Unlike David Karlsruher, I tend to focus on the facts instead of relying on innuendo or outright lies. Therefore, I submitted an open records request asking for all change orders “requested by or issued to Basic IDIQ” and “whether such change order has been approved or not approved by city council or whether the change order is pending processing by the city or whether the change order was declined by the city.” I also limited my scope from January 1, 2014 through October 16, 2014. Keep in mind that the contract was awarded in January 2014 and therefore I believe I covered all of the possible instances that a change order for the project may exist. Before I get to the actual response I received from the city let’s take a moment to see the information city council publicly received on October 14.

City council learned that the project is within the specified delivery date. It also learned that three change orders have been requested. One was for concrete removal at about $30,000, another was for relocating utility lines for about $3,000 and the last one was to repair a street on Oregon and Mills for about $33,000. The latter appears to be for a marathon race that had been scheduled and they needed the street repaired. Cortney Niland, acting is mayor pro tempore, asked if the project was on budget. The response from the project manager was that the project “was still on budget.” We also learned that the approved budget is $6,000,000.

If you believe, what David Karlsruher writes then you would think that he was right and that Basic IDIQ substantially underbid the project and the change orders reflected that. David pointed to the $6,000,000 budget and the change orders as proof that he was right all along.

Poor David Karlsruher, he still has not learned that the truth always exposes liars.

According to the city’s presentation, there have been three purchase orders issued to Basic IDIQ totaling less than $70,000, very different from the $3 million that David insinuates proves his point. David Karlsruher also insinuates that the $6 million budget is higher than the awarded amount of $4 million conveniently forgetting, or possibly ignoring that a budget is different from the actual award of a contract. The $6 million is the amount budgeted for the project, not the amount awarded to Basic IDIQ, or the amount that will ultimately be paid to the contractor.

The other thing to keep in mind is that the marathon race was apparently an attempt by the city to fix an issue about a street for the racers. It is unclear exactly what happened on this issue however, it is important to note that during the discussion it was stated that the city felt compelled to resurface the street for the nonprofit. Some of the city representatives questioned whether this was a prudent thing to do; because the city normally helps out nonprofits with police security, permit fees, and not resurfacing a street for them. Regardless of the outcome on this specific item, it is not a Basic IDIQ driven cost to the city.

The San Jacinto Park project is only about 50% complete and there is still time for change orders to come in to validate Karlsruher’s assertion. We will not know until the project is completed and all of the checks are issued. However, I wanted to bring you up to date on the project and to point out how useful idiots try to manipulate the public discourse for certain agendas.

I am hopeful that when the project has been completed that the total amounts paid for the work is within a reasonable amount validating what I believe to be true – that local contractors have been overpricing their work in order to stay in business.

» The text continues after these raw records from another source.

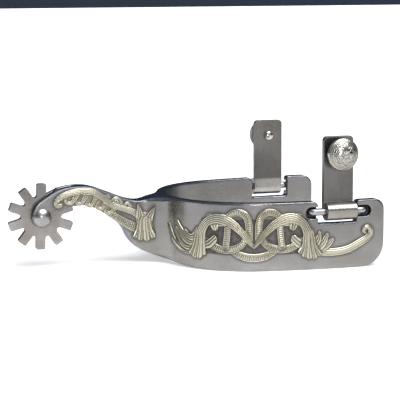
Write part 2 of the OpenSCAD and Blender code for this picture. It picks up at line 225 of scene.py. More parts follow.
def settle(p, field, rounds=4, step=0.02):
    """Moves points along a distance field's slope until they lie on its surface."""
    for _ in range(rounds):
        value = field(p)
        slope = np.column_stack([(field(p + step * axis) - value) / step for axis in np.eye(3)])
        size = np.maximum((slope ** 2).sum(1), 0.2)
        p = p - np.clip(value / size, -0.4, 0.4)[:, None] * slope
    return p


def patina_and_shade_at(p):
    """How dark the steel is: patina round the scrollwork, deepest inside the knot's loops, and painted
    shade in the wire recesses and on the band's inner face near the heel.
    """
    x, y, z = p.T
    patina_and_shade = np.zeros(len(p))
    on_face = np.flatnonzero((np.abs(outside_band(x, y)) < 0.4) & (np.abs(y) > 9))
    s = along_band(x[on_face], y[on_face])
    gap = -relief(np.column_stack([s, z[on_face]]), band_strands())[0]
    in_knot = (np.abs(s - KNOT_S) < 26) & (z[on_face] > 8) & (z[on_face] < 25)
    spread = np.where(in_knot, 3.4, 0.9)
    patina_and_shade[on_face] = np.where(in_knot, 0.9, 0.65) * np.exp(-(np.maximum(gap, 0) / spread) ** 2)
    under_face = outside_band(x, y)
    in_recess = (in_stadium(x, z) < 0.1) & (np.abs(y) > 40)
    # painted shade: the wire recesses are painted fully dark
    patina_and_shade[in_recess & (under_face < -0.2) & (under_face > -3)] = 1.0
    # painted shade on the band's inner face, darkest at the heel
    inside = np.flatnonzero((under_face < 0.3 - BAND_T) & (x > 0))
    patina_and_shade[inside] = 0.42 * np.exp(-(x[inside] / 34) ** 2)
    on_side = np.flatnonzero((x < -4) & (np.abs(plan_field(x, y)) < 0.4))
    gap = -relief(np.column_stack([x[on_side], z[on_side]]), SHANK_STRANDS)[0]
    patina_and_shade[on_side] = 0.65 * np.exp(-(np.maximum(gap, 0) / 1.2) ** 2)
    return patina_and_shade


def close_wire_holes(mesh):
    """Lifts the bottoms of the wire's blind holes to the recess floor; the wire fills them anyway."""
    for v in mesh.verts:
        x, y, z = (v.co.x - HEEL_X) / MM, abs(v.co.y) / MM, v.co.z / MM
        if in_stadium(x, z) < 0 and WIRE_END - 0.1 < y < RECESS_FLOOR + 0.1:
            v.co.y = math.copysign(RECESS_FLOOR * MM, v.co.y)


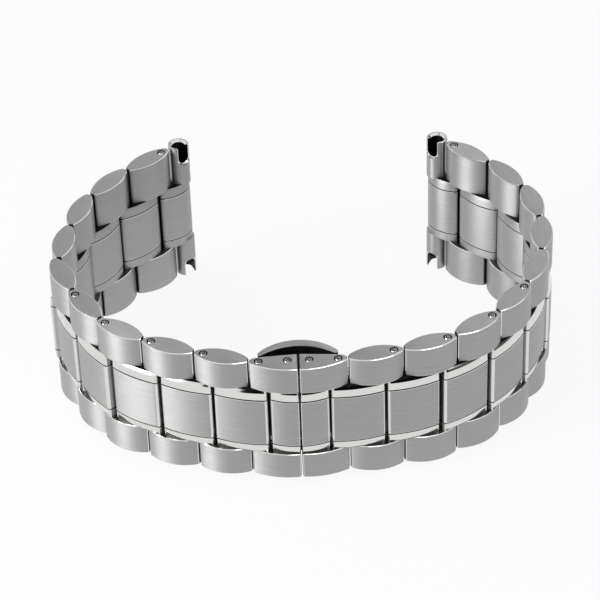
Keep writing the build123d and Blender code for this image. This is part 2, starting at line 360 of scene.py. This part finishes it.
def side_finish(finish, outward, across, corner=END_CORNER):
    """A satin end with a polished corner, painted dark as shade where it faces its neighbour."""
    end = abs(outward[0])
    if finish == GAP or end > END_INSIDE and across > DEEP:
        return GAP
    if end > END_WALL:
        return SATIN
    if finish == BAND:
        return SATIN if outward[1] > 0 else POLISHED
    return POLISHED if end > corner and outward[1] < 0 else finish


def centre_finish(finish, outward, across):
    return side_finish(finish, outward, across, CENTRE_END_CORNER)


def at_the_seam(finish_of):
    """The same for a half link, whose flat face at the seam is machined, is painted a darker grey as
    shade, and shows when the clasp is open."""
    def seam_finish(finish, outward, across):
        return MACHINED_SHADE if outward[0] < -SEAM_WALL else finish_of(finish, outward, across)

    return seam_finish


# Solids

def stack(points, rows, finish_of=side_finish, wrist_share=1.0, end_share=1.0):
    """A closed solid from rows of (height, inset, finish of the strip up to the next row), the
    first with the finish of the bottom too, where that differs."""
    mesh = bmesh.new()
    rings = []
    outward = normals(points)
    for height, depth, *_ in rows:
        ring = []
        for p, (n, stretch) in zip(points, outward):
            toward = max(0.0, min(1.0, n.y * 2.0))  # full from 30 degrees towards the wrist
            ending = end_share if abs(n.x) > END_CORNER else 1.0
            d = depth * stretch * min(1 + (wrist_share - 1) * toward, ending)
            ring.append(mesh.verts.new((p[0] - n.x * d, p[1] - n.y * d, height)))
        rings.append(ring)
    for lower, upper, row in zip(rings, rings[1:], rows):
        for i in range(len(points)):
            j = (i + 1) % len(points)
            face = mesh.faces.new((lower[i], lower[j], upper[j], upper[i]))
            across = (points[i][1] + points[j][1]) / 2
            face.material_index = finish_of(row[2], (outward[i][0] + outward[j][0]) / 2, across)
    mesh.faces.new(reversed(rings[0])).material_index = rows[0][-1]
    mesh.faces.new(rings[-1]).material_index = rows[-1][2]
    return mesh


def block(finish, low, high):
    """A box between two corners."""
    corners = [(low[0], low[1]), (high[0], low[1]), (high[0], high[1]), (low[0], high[1])]
    return stack(corners, [(low[2], 0, finish), (high[2], 0, finish)], plain)


def cylinder(finish, radius, place, low, high, across=0.0, steps=40):
    return stack(circle(radius, place, across, steps), [(low, 0, finish), (high, 0, finish)], plain)


def round_edge(radius, steps=3):
    """Rows of (height below the face, inset) round an edge, from the side wall to the face."""
    turns = [math.pi / 2 * i / steps for i in range(steps + 1)]
    return [(radius - radius * math.sin(a), radius - radius * math.cos(a)) for a in turns]


def rounded_top(top, radius):
    """Rows for a polished edge that runs into a satin face."""
    rows = [(top - h, d, POLISHED) for h, d in round_edge(radius)]
    return rows[:-1] + [rows[-1][:2] + (SATIN,)]


def outer_rows():
    """The upper outer link: machined beneath and painted a darker grey there as shade, with fine
    polished edges. Its side face is kept far up for now."""
    rows = [(ROW_EDGE + h, d, POLISHED) for h, d in reversed(round_edge(LOW_EDGE))]
    rows[0] += (MACHINED_SHADE,)
    rows[-1] = rows[-1][:2] + (SATIN,)
    rows += [(rows[-1][0] + HOLD, 0.0, SATIN), (FAR_UP - TOP_EDGE - HOLD, 0.0, SATIN)]
    return rows + rounded_top(FAR_UP, TOP_EDGE)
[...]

Some of you likely noticed that I didn’t share with you the results of my open records request. That is because the city, as it seems is a common practice gives me one piece of information that completely contradicts what the public record states. The response I received from the city is that one change order has been issued to Basic IDIQ for $28,898.64. Obviously, something is wrong here as the public record, according to the presentation given to the city and what I received are incompatible. On Monday, I will share with you more details about the issues I’m seeing with open records requests, and this specific one.

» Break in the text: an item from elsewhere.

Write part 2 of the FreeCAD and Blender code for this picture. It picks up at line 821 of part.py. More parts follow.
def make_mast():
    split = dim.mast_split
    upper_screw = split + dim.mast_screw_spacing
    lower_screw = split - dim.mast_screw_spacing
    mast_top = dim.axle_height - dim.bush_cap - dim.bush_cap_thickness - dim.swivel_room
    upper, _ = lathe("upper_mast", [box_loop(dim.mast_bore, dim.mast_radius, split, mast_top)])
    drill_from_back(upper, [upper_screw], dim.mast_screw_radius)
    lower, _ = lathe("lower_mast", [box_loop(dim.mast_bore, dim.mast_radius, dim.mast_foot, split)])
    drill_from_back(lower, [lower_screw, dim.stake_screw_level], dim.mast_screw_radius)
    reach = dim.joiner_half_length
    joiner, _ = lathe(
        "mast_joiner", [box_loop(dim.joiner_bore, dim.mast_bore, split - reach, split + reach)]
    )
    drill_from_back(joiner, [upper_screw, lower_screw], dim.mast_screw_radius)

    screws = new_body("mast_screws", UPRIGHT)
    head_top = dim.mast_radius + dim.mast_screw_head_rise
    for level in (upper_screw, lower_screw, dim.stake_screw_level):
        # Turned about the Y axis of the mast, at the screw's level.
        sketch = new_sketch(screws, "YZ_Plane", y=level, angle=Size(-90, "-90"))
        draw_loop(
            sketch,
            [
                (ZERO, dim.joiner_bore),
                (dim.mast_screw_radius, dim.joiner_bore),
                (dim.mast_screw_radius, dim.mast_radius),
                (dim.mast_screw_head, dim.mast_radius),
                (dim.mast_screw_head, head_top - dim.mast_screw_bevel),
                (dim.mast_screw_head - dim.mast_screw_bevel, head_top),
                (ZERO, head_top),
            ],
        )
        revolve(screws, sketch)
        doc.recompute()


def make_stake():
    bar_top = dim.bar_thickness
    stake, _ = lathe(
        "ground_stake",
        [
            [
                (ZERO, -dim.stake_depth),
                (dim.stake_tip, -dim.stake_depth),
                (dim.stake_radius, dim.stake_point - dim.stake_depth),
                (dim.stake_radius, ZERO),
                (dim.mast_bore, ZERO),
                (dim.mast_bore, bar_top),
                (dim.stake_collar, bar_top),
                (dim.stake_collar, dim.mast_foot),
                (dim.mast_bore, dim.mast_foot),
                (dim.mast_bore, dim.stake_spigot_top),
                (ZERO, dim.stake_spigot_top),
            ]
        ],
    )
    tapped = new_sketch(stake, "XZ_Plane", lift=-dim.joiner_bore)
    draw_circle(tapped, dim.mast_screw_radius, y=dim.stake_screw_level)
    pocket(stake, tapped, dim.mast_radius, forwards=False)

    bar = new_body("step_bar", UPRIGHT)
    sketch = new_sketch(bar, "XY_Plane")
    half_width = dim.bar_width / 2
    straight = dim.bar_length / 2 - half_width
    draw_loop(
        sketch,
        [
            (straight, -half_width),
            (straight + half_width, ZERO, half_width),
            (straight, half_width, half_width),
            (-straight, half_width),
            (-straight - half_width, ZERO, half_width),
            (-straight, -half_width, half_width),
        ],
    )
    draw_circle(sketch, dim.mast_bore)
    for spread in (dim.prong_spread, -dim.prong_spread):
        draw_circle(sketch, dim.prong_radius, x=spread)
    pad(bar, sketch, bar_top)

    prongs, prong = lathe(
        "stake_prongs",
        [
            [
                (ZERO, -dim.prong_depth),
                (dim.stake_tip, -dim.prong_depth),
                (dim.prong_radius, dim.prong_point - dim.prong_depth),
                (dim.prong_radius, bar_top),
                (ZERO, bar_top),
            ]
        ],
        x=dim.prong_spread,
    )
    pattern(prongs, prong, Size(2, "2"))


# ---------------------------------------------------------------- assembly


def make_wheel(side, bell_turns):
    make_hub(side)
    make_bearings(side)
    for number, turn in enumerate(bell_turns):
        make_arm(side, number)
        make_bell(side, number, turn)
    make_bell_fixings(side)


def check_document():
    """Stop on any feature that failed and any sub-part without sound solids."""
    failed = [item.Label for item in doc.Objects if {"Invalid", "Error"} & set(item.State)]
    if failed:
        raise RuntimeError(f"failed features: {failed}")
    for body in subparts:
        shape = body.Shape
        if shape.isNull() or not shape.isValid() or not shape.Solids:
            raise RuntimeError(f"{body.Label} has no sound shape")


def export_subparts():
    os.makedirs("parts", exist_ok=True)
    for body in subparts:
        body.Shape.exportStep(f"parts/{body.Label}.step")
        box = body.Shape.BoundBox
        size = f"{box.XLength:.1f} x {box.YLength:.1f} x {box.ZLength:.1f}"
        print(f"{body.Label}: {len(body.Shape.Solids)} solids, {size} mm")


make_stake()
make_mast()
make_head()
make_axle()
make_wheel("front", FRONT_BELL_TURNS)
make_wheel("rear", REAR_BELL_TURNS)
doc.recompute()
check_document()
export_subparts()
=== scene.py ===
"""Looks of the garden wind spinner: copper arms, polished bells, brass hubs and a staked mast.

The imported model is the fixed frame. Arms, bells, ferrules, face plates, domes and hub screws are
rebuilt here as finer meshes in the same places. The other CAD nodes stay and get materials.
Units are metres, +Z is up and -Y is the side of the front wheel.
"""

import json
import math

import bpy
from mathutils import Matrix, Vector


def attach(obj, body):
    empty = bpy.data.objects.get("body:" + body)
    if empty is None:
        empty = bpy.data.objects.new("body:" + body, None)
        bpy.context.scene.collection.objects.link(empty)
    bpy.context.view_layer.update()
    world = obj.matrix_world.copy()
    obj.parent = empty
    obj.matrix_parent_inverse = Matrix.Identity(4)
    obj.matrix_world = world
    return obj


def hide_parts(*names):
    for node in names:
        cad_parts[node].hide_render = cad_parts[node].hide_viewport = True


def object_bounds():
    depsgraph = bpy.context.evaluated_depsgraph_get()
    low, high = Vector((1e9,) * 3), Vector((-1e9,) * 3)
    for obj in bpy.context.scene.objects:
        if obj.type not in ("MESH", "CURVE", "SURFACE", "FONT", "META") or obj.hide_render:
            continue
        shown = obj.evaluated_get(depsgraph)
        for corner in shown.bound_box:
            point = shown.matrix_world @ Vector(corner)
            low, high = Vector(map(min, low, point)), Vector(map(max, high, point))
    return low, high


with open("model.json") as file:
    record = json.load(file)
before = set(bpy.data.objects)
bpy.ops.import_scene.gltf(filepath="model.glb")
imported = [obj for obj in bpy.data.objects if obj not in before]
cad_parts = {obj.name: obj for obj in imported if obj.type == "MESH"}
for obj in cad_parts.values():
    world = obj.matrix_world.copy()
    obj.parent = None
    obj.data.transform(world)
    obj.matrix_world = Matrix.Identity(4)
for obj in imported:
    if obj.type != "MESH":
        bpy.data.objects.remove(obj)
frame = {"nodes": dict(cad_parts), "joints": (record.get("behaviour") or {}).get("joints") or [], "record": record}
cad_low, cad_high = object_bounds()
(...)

I fully expect David Karlsruher to jump in here and comment that the lack of a proper response from the city on my open records requests proves his point however much to his chagrin his whole commentary was based on the public meeting held at city council, not open records requests. In the meantime, remember that according to the public record there has been about $70,000 in change orders issued, not the $3 million the local contractors would have you believe. I will continue to keep an eye on this project and post updates about it as I learn more.

Martin Paredes

Martín Paredes is a Mexican immigrant who built his business on the U.S.-Mexican border. As an immigrant, Martín brings the perspective of someone who sees México as a native through the experience...

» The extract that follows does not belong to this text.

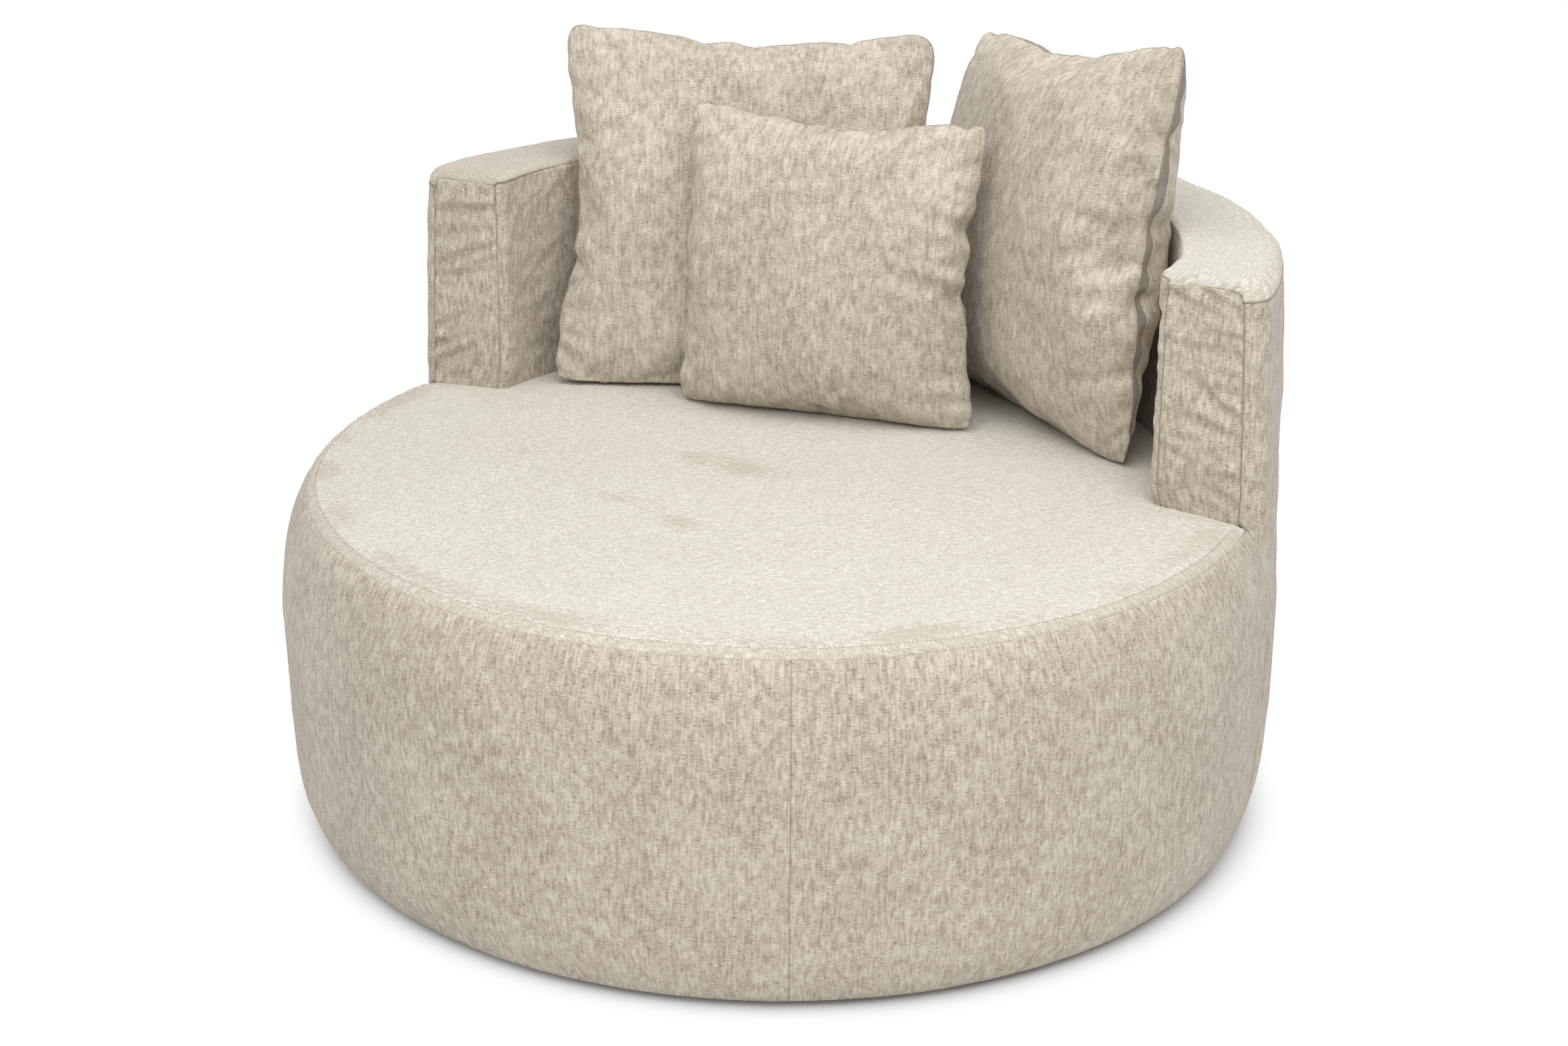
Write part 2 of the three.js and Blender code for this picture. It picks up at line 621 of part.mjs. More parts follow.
// One face of a cushion, as rows of points from the lower edge up, drawn in by an inset all round
function cushionFace(cushion, steps, inset, depth, lipOffset) {
  const shares = span(-1, 1, steps).map((t) => sin((PI / 2) * t));
  const half = cushion.size / 2;
  const shrink = (half - inset) / half;
  return shares.map((v, row) =>
    shares.map((u) => {
      const swell = sqrt(max(0, (1 - abs(u) ** cushionEdgePower) * (1 - abs(v) ** cushionEdgePower)));
      const drawnIn = cushionWaist * (1 - v ** 2);
      const x = (half - drawnIn) * u * shrink;
      const topDip = (cushionWaist * (1 - u ** 2) * (v + 1)) / 2;
      const lift = (cushion.skew * u * (v + 1)) / 2;
      const z = half + (half * v - topDip + lift) * shrink;
      const opened = row === 0 && abs(u) < zipOpenShare - 1e-9;
      return vec(x, opened ? lipOffset : depth * swell, z);
    }),
  );
}

// Skins between rows of points: the same faces either way round
function skin(rows, outward) {
  const faces = [];
  for (let r = 0; r < rows.length - 1; r++) {
    for (let c = 0; c < rows.length - 1; c++) {
      const face = [rows[r][c], rows[r][c + 1], rows[r + 1][c + 1], rows[r + 1][c]];
      faces.push(outward ? face : face.reverse());
    }
  }
  return faces;
}

// Lip of the zip's opening, joining the cloth's outside to its inside
function lip(outside, inside, outward) {
  const faces = [];
  for (let c = 0; c < cushionGrid; c++) {
    if (outside[0][c].y === 0 && outside[0][c + 1].y === 0) continue;
    const face = [outside[0][c + 1], outside[0][c], inside[0][c], inside[0][c + 1]];
    faces.push(outward ? face : face.reverse());
  }
  return faces;
}

for (const cushion of cushions) {
  const group = new THREE.Group();
  const { turn, lean, depth, shift } = cushion;
  const x = shift * cos(turn) - depth * sin(turn);
  const y = backSetback + depth * cos(turn) + shift * sin(turn);
  const lipHalf = zipHalfGap + cushionCloth;
  const nearest = abs(y * cos(turn) - x * sin(turn)) - lipHalf; // drum axis to the lower edge
  group.position.set(x, y, seatSurface(nearest) + fitGap + lipHalf * sin(lean));
  group.rotation.set(-lean, 0, turn, "ZXY");
  chair.add(group);

  const frontOut = cushionFace(cushion, cushionGrid, 0, -cushion.front, -lipHalf);
  const backOut = cushionFace(cushion, cushionGrid, 0, cushion.back, lipHalf);
  const frontIn = cushionFace(cushion, cushionGrid, cushionEdgeInset, cushionCloth - cushion.front, -zipHalfGap);
  const backIn = cushionFace(cushion, cushionGrid, cushionEdgeInset, cushion.back - cushionCloth, zipHalfGap);
  const cover = solid([
    ...skin(frontOut, true),
    ...skin(backOut, false),
    ...skin(frontIn, false),
    ...skin(backIn, true),
    ...lip(frontOut, frontIn, true),
    ...lip(backOut, backIn, false),
  ]);
  add(`${cushion.name}_cover`, cover, fabric, group);

  const fillingDepth = cushionCloth + fitGap;
  const filling = solid([
    ...skin(cushionFace(cushion, fillingGrid, fillingInset, fillingDepth - cushion.front, 0), true),
    ...skin(cushionFace(cushion, fillingGrid, fillingInset, cushion.back - fillingDepth, 0), false),
  ]);
  add(`${cushion.name}_filling`, filling, wadding, group);

  const openHalf = max(...frontOut[0].filter((p) => p.y < 0).map((p) => p.x));
  const tapeLength = 2 * (openHalf - zipEndMargin);
  const tape = new THREE.BoxGeometry(tapeLength, 2 * zipTapeHalfWidth, zipTapeThickness);
  add(`${cushion.name}_zip_tape`, tape, zipNylon, group).position.z = zipTapeRise + zipTapeThickness / 2;

  const slider = new THREE.BoxGeometry(zipSliderLength, 2 * zipSliderHalfWidth, zipSliderHeight);
  const sliderMesh = add(`${cushion.name}_zip_slider`, slider, steel, group);
  sliderMesh.position.set((zipSliderLength - tapeLength) / 2, 0, zipTapeRise - fitGap - zipSliderHeight / 2);
}

export default chair;
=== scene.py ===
import math

import bpy
import numpy as np
from mathutils import Matrix, Vector
from mathutils.bvhtree import BVHTree
from mathutils.kdtree import KDTree


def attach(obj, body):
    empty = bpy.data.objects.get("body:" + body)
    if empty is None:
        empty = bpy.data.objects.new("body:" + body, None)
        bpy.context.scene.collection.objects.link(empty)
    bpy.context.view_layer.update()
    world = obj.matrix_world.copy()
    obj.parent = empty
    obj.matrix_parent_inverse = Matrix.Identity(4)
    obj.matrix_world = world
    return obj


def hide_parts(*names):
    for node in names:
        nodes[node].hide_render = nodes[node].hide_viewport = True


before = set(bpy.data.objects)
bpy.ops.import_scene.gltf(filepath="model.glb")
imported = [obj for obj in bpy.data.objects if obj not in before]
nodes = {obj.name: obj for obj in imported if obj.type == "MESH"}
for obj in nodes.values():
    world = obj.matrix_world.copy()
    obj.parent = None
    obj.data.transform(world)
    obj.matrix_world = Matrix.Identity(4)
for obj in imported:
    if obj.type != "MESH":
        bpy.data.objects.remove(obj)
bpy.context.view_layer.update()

# Camera: a 66 mm lens at the eye height of someone standing, 27 degrees round from the chair's front. Its
# place was worked out from the circle of the seat's seam and the corners of the cushions in the photograph.
photo_width_in_pixels = 2320
focal_length_in_pixels = 4258.92
sensor_width = 36
drum_centre_y = -0.0163
camera_turn = 0.4756
camera_rise = 0.3635
camera_roll = 0.0082
camera_distance = 3.7362
aim_height = 0.3698
aim_aside = 0.004


def new_object(name, data):
    thing = bpy.data.objects.new(name, data)
    bpy.context.scene.collection.objects.link(thing)
    return thing


level_away = Vector((math.sin(camera_turn), -math.cos(camera_turn), 0))
to_camera = level_away * math.cos(camera_rise) + Vector((0, 0, math.sin(camera_rise)))
level_right = Vector((math.cos(camera_turn), math.sin(camera_turn), 0))
level_up = to_camera.cross(level_right)
camera_right = level_right * math.cos(camera_roll) + level_up * math.sin(camera_roll)
camera_up = level_up * math.cos(camera_roll) - level_right * math.sin(camera_roll)
camera_data = bpy.data.cameras.new("camera")
camera_data.lens = focal_length_in_pixels / photo_width_in_pixels * sensor_width
camera_data.sensor_width = sensor_width
camera_data.shift_x = 0.0007
camera_data.shift_y = -0.0014
camera_data.clip_start = 0.05
camera_data.clip_end = 60
camera = new_object("camera", camera_data)
camera_place = level_right * aim_aside + Vector((0, drum_centre_y, aim_height)) + to_camera * camera_distance
camera_axes = Matrix((camera_right, camera_up, to_camera)).transposed()
camera.matrix_world = Matrix.Translation(camera_place) @ camera_axes.to_4x4()
bpy.context.scene.camera = camera


# Upholstery cloth: a short-pile chenille in cream and warm grey, woven with fine upright warp streaks and
# short cream weft flecks. The pile bruises in soft blotches. One more input darkens it for crushed pile and
# for painted shade, as a piece gives it.
def shader_node(tree, kind, **settings):
    node = tree.nodes.new(kind)
    for key, value in settings.items():
        if key in node.inputs:
            node.inputs[key].default_value = value
        else:
            setattr(node, key, value)
    return node


def group_socket(tree, name, way, kind, value=None):
    socket = tree.interface.new_socket(name, in_out=way, socket_type=kind)
    if value is not None:
        socket.default_value = value


def pile_noise(tree, vector, stretch, scale, detail, low, high):
    """Noise over the cloth in metres, stretched along U and V, and spread between two levels to 0..1"""
    mapped = shader_node(tree, "ShaderNodeMapping")
    mapped.inputs["Scale"].default_value = (*stretch, 1)
    noise = shader_node(tree, "ShaderNodeTexNoise", noise_dimensions="3D")
    noise.inputs["Scale"].default_value = scale
    noise.inputs["Detail"].default_value = detail
    spread = shader_node(tree, "ShaderNodeMapRange", interpolation_type="SMOOTHSTEP")
    spread.inputs["From Min"].default_value = low
    spread.inputs["From Max"].default_value = high
    tree.links.new(vector, mapped.inputs["Vector"])
    tree.links.new(mapped.outputs["Vector"], noise.inputs["Vector"])
    tree.links.new(noise.outputs["Fac"], spread.inputs["Value"])
    return spread.outputs["Result"]


def joined(tree, operation, first, second):
    """A calculation with two numbers or sockets"""
    node = shader_node(tree, "ShaderNodeMath", operation=operation)
    for socket, value in zip(node.inputs, (first, second)):
        if isinstance(value, (int, float)):
            socket.default_value = value
        else:
            tree.links.new(value, socket)
    return node.outputs[0]


def tinted(tree, fac, first, second):
    """A mix of two colours"""
    node = shader_node(tree, "ShaderNodeMix", data_type="RGBA")
    for socket, value in zip((node.inputs[0], node.inputs[6], node.inputs[7]), (fac, first, second)):
        if isinstance(value, (int, float, tuple)):
            socket.default_value = value
        else:
            tree.links.new(value, socket)
    return node.outputs[2]


def new_finish(name):
    """A new material, with its node tree and its surface shader"""
    material = bpy.data.materials.new(name)
    material.use_nodes = True
    return material, material.node_tree, material.node_tree.nodes["Principled BSDF"]


def raised(tree, surface, height, strength, distance):
    """Relief of a surface by a height"""
    bump = shader_node(tree, "ShaderNodeBump", Strength=strength, Distance=distance)
    tree.links.new(height, bump.inputs["Height"])
    tree.links.new(bump.outputs["Normal"], surface.inputs["Normal"])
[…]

3 replies on “Follow Up on San Jacinto Project and Basic IDIQ”

  1. Martin,

    “And [sic] ‘whatever it takes’ means using your tax dollars.”

    There is no error in that sentence. You can start a sentence with “and.” I’m not perfect since I don’t have an editor, but that sentence works.

    It’s hard to quibble with anything here since you restate what I stated. The budget for the project is $6 million. At the time of the award the city manager said she only had $4 million to spend on the project in total – i.e. a $4 million budget. What happened? Why the sudden change in numbers?

    The local contractor community is sensitive to the bidding environment because a high number of firms went bust between 2008 and 2012 under bidding jobs just to stay in business (most of them did not). Responsible bidders were left out of work they could have performed while the money for the jobs went to out of town bonding companies and banks to cover losses.

    Questions about Basic IDIQ first arose when city hall was moved and they were given an extremely large no-bid contract where their prices were above regional average. None of the local contractors even got a chance. We found that Basic IDIQ was not in compliance with federal apprentice laws. And by “we” I mean the Southwest Specialty Contractors – a group I’m a part of along with subcontractors from many different industries.

    Also, my parent’s firm only relies on public construction and engineering contracts for about 10 percent of their business. Some local firms survive solely on public sector work. We are not one of them. We bid frequently, but are not reliant on city or county work to stay in business. That’s something you got factually wrong because you made a guess.

  2. I hope subsequent facts prove Martin correct. Contractors here IMO have been colluding and gouging us for decades. Payback time!

  3. Sentences beginning with “and” are grammatically ok, but they are dependent clauses, no?. As such, a comma is required at the end of the clause. So You’re both wrong. On the bright side, not only is such a minor error inconsequential in the blogosphere, we’ve all seen much worse embarrassments from the so-called journalists at the El Paso Times.